Mata did not despair. In fact, he welcomed the news. Ever since the fall of the empire, life had seemed dull to him, to have lost some of its flavor. Mocri was a good opponent, but he did not think big enough. Kuni Garu, on the other hand, was an enemy worthy of his full attention.
The more desperate the situation, the calmer he felt. He would defeat Kuni the way he defeated all his enemies, through strength and honor.
He asked for five thousand of his best riders and requisitioned fifteen thousand horses.

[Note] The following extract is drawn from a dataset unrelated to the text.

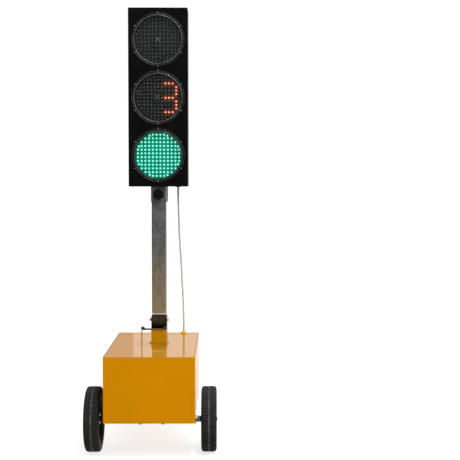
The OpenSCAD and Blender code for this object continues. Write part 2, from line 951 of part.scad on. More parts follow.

When Marshal Mazoti went north to deal with Rima, she left behind the bulk of the Dasu army at Zudi. Fifty thousand men and tens of thousands of horses, too many to garrison in the city, camped on the Porin Plains. This was a larger army even than the combined forces of Tanno Namen and Kindo Marana at Wolf’s Paw. Cogo Yelu, always meticulous and careful, kept the provisions smoothly flowing.
At noon, scouting airships arrived at Zudi with the news that Mata Zyndu and five thousand warriors were riding toward Zudi and would arrive by the afternoon. The main part of Mata Zyndu’s army, however, was still in the process of landing at Nokida, on the northern shore of the Itanti Peninsula, returning from Wolf’s Paw. Mata and his five thousand had been riding nonstop for three days, and many of their horses had collapsed from exhaustion.
Kuni’s men mustered into orderly formations before the city gates.
Surveying his army from atop the walls, Kuni saw that his troops were not daunted by the prospect of facing the legendary hegemon.